BEGIN SOURCE MATERIAL

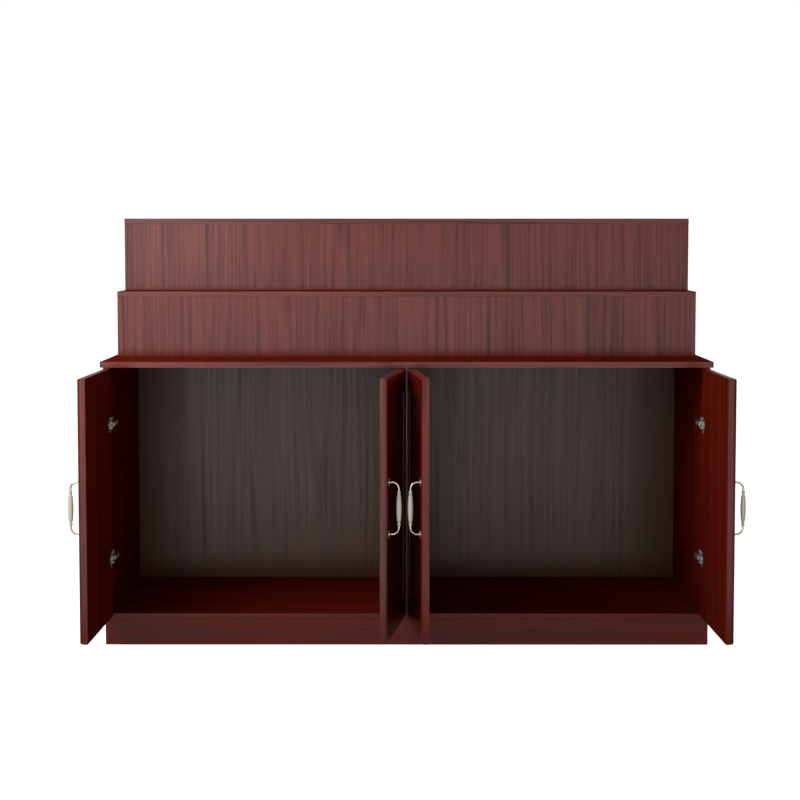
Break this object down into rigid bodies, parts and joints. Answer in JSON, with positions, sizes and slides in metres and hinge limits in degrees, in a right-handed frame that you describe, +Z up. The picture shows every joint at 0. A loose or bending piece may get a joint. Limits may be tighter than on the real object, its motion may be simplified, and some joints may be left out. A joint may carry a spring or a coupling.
{
  "type": "household altar cabinet",
  "caption": "Low rosewood altar cabinet: two bays behind hinged raised-panel doors with bow handles, and two stepped display tiers on its top.",
  "frame": {"origin": "on the floor, under the middle of the carcass, in the underside of the centre partition", "axes": "+Z up, +X to the right along the width as seen from the front, +Y to the back"},
  "size_m": [1.658, 1.0132, 1.1225],
  "materials": {
    "rosewood": "red-brown lacquered rosewood, vertical grain on doors and risers, gloss",
    "interior_board": "darker red-brown board, satin",
    "handle_metal": "polished pale gold plating",
    "handle_grip": "cream glaze, gloss",
    "hinge_steel": "nickel-plated pressed steel"
  },
  "bodies": {
    "carcass": {"side_panel_left": "rosewood", "side_panel_right": "rosewood", "bottom_board_left": "interior_board", "bottom_board_right": "interior_board", "plinth": "rosewood", "back_panel": "interior_board", "centre_partition": "interior_board", "countertop": "rosewood", "middle_side_left": "rosewood", "middle_side_right": "rosewood", "middle_riser": "rosewood", "middle_back": "interior_board", "middle_top": "rosewood", "upper_side_left": "rosewood", "upper_side_right": "rosewood", "upper_riser": "rosewood", "upper_back": "interior_board", "upper_top": "rosewood", "hinge_arm_outer_left_lower": "hinge_steel", "hinge_arm_outer_left_upper": "hinge_steel", "hinge_arm_inner_left_lower": "hinge_steel", "hinge_arm_inner_left_upper": "hinge_steel", "hinge_arm_inner_right_lower": "hinge_steel", "hinge_arm_inner_right_upper": "hinge_steel", "hinge_arm_outer_right_lower": "hinge_steel", "hinge_arm_outer_right_upper": "hinge_steel"},
    "outer_left_door": {"door_outer_left": "rosewood", "handle_outer_left_upper": "handle_metal", "handle_outer_left_lower": "handle_metal", "handle_outer_left_grip": "handle_grip", "hinge_cup_outer_left_lower": "hinge_steel", "hinge_cup_outer_left_upper": "hinge_steel"},
    "inner_left_door": {"door_inner_left": "rosewood", "handle_inner_left_upper": "handle_metal", "handle_inner_left_lower": "handle_metal", "handle_inner_left_grip": "handle_grip", "hinge_cup_inner_left_lower": "hinge_steel", "hinge_cup_inner_left_upper": "hinge_steel"},
    "inner_right_door": {"door_inner_right": "rosewood", "handle_inner_right_upper": "handle_metal", "handle_inner_right_lower": "handle_metal", "handle_inner_right_grip": "handle_grip", "hinge_cup_inner_right_lower": "hinge_steel", "hinge_cup_inner_right_upper": "hinge_steel"},
    "outer_right_door": {"door_outer_right": "rosewood", "handle_outer_right_upper": "handle_metal", "handle_outer_right_lower": "handle_metal", "handle_outer_right_grip": "handle_grip", "hinge_cup_outer_right_lower": "hinge_steel", "hinge_cup_outer_right_upper": "hinge_steel"}
  },
  "joints": [
    {"name": "outer_left_hinge", "type": "hinge", "parent": "carcass", "child": "outer_left_door", "pos_m": [-0.785, -0.321, 0], "axis": [0, 0, -1], "range_deg": [-91.1, 13.9]},
    {"name": "inner_left_hinge", "type": "hinge", "parent": "carcass", "child": "inner_left_door", "pos_m": [-0.0085, -0.321, 0], "axis": [0, 0, 1], "range_deg": [-83.4, 1.9]},
    {"name": "inner_right_hinge", "type": "hinge", "parent": "carcass", "child": "inner_right_door", "pos_m": [0.0085, -0.321, 0], "axis": [0, 0, -1], "range_deg": [-85, 0.3]},
    {"name": "outer_right_hinge", "type": "hinge", "parent": "carcass", "child": "outer_right_door", "pos_m": [0.785, -0.321, 0], "axis": [0, 0, 1], "range_deg": [-91.1, 13.9]}
  ]
}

END SOURCE MATERIAL

* **WHAT YOU WILL DO**
Everything in the listing above should be restated exactly.

* **OUTPUT OF THE EXERCISE**
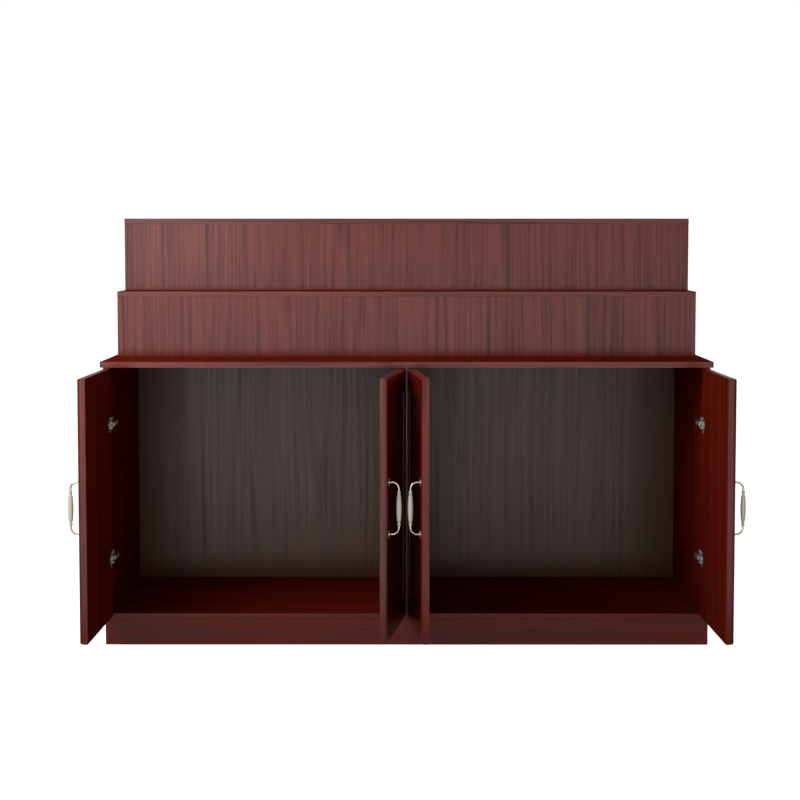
Break this object down into rigid bodies, parts and joints. Answer in JSON, with positions, sizes and slides in metres and hinge limits in degrees, in a right-handed frame that you describe, +Z up. The picture shows every joint at 0. A loose or bending piece may get a joint. Limits may be tighter than on the real object, its motion may be simplified, and some joints may be left out. A joint may carry a spring or a coupling.
{
  "type": "household altar cabinet",
  "caption": "Low rosewood altar cabinet: two bays behind hinged raised-panel doors with bow handles, and two stepped display tiers on its top.",
  "frame": {"origin": "on the floor, under the middle of the carcass, in the underside of the centre partition", "axes": "+Z up, +X to the right along the width as seen from the front, +Y to the back"},
  "size_m": [1.658, 1.0132, 1.1225],
  "materials": {
    "rosewood": "red-brown lacquered rosewood, vertical grain on doors and risers, gloss",
    "interior_board": "darker red-brown board, satin",
    "handle_metal": "polished pale gold plating",
    "handle_grip": "cream glaze, gloss",
    "hinge_steel": "nickel-plated pressed steel"
  },
  "bodies": {
    "carcass": {"side_panel_left": "rosewood", "side_panel_right": "rosewood", "bottom_board_left": "interior_board", "bottom_board_right": "interior_board", "plinth": "rosewood", "back_panel": "interior_board", "centre_partition": "interior_board", "countertop": "rosewood", "middle_side_left": "rosewood", "middle_side_right": "rosewood", "middle_riser": "rosewood", "middle_back": "interior_board", "middle_top": "rosewood", "upper_side_left": "rosewood", "upper_side_right": "rosewood", "upper_riser": "rosewood", "upper_back": "interior_board", "upper_top": "rosewood", "hinge_arm_outer_left_lower": "hinge_steel", "hinge_arm_outer_left_upper": "hinge_steel", "hinge_arm_inner_left_lower": "hinge_steel", "hinge_arm_inner_left_upper": "hinge_steel", "hinge_arm_inner_right_lower": "hinge_steel", "hinge_arm_inner_right_upper": "hinge_steel", "hinge_arm_outer_right_lower": "hinge_steel", "hinge_arm_outer_right_upper": "hinge_steel"},
    "outer_left_door": {"door_outer_left": "rosewood", "handle_outer_left_upper": "handle_metal", "handle_outer_left_lower": "handle_metal", "handle_outer_left_grip": "handle_grip", "hinge_cup_outer_left_lower": "hinge_steel", "hinge_cup_outer_left_upper": "hinge_steel"},
    "inner_left_door": {"door_inner_left": "rosewood", "handle_inner_left_upper": "handle_metal", "handle_inner_left_lower": "handle_metal", "handle_inner_left_grip": "handle_grip", "hinge_cup_inner_left_lower": "hinge_steel", "hinge_cup_inner_left_upper": "hinge_steel"},
    "inner_right_door": {"door_inner_right": "rosewood", "handle_inner_right_upper": "handle_metal", "handle_inner_right_lower": "handle_metal", "handle_inner_right_grip": "handle_grip", "hinge_cup_inner_right_lower": "hinge_steel", "hinge_cup_inner_right_upper": "hinge_steel"},
    "outer_right_door": {"door_outer_right": "rosewood", "handle_outer_right_upper": "handle_metal", "handle_outer_right_lower": "handle_metal", "handle_outer_right_grip": "handle_grip", "hinge_cup_outer_right_lower": "hinge_steel", "hinge_cup_outer_right_upper": "hinge_steel"}
  },
  "joints": [
    {"name": "outer_left_hinge", "type": "hinge", "parent": "carcass", "child": "outer_left_door", "pos_m": [-0.785, -0.321, 0], "axis": [0, 0, -1], "range_deg": [-91.1, 13.9]},
    {"name": "inner_left_hinge", "type": "hinge", "parent": "carcass", "child": "inner_left_door", "pos_m": [-0.0085, -0.321, 0], "axis": [0, 0, 1], "range_deg": [-83.4, 1.9]},
    {"name": "inner_right_hinge", "type": "hinge", "parent": "carcass", "child": "inner_right_door", "pos_m": [0.0085, -0.321, 0], "axis": [0, 0, -1], "range_deg": [-85, 0.3]},
    {"name": "outer_right_hinge", "type": "hinge", "parent": "carcass", "child": "outer_right_door", "pos_m": [0.785, -0.321, 0], "axis": [0, 0, 1], "range_deg": [-91.1, 13.9]}
  ]
}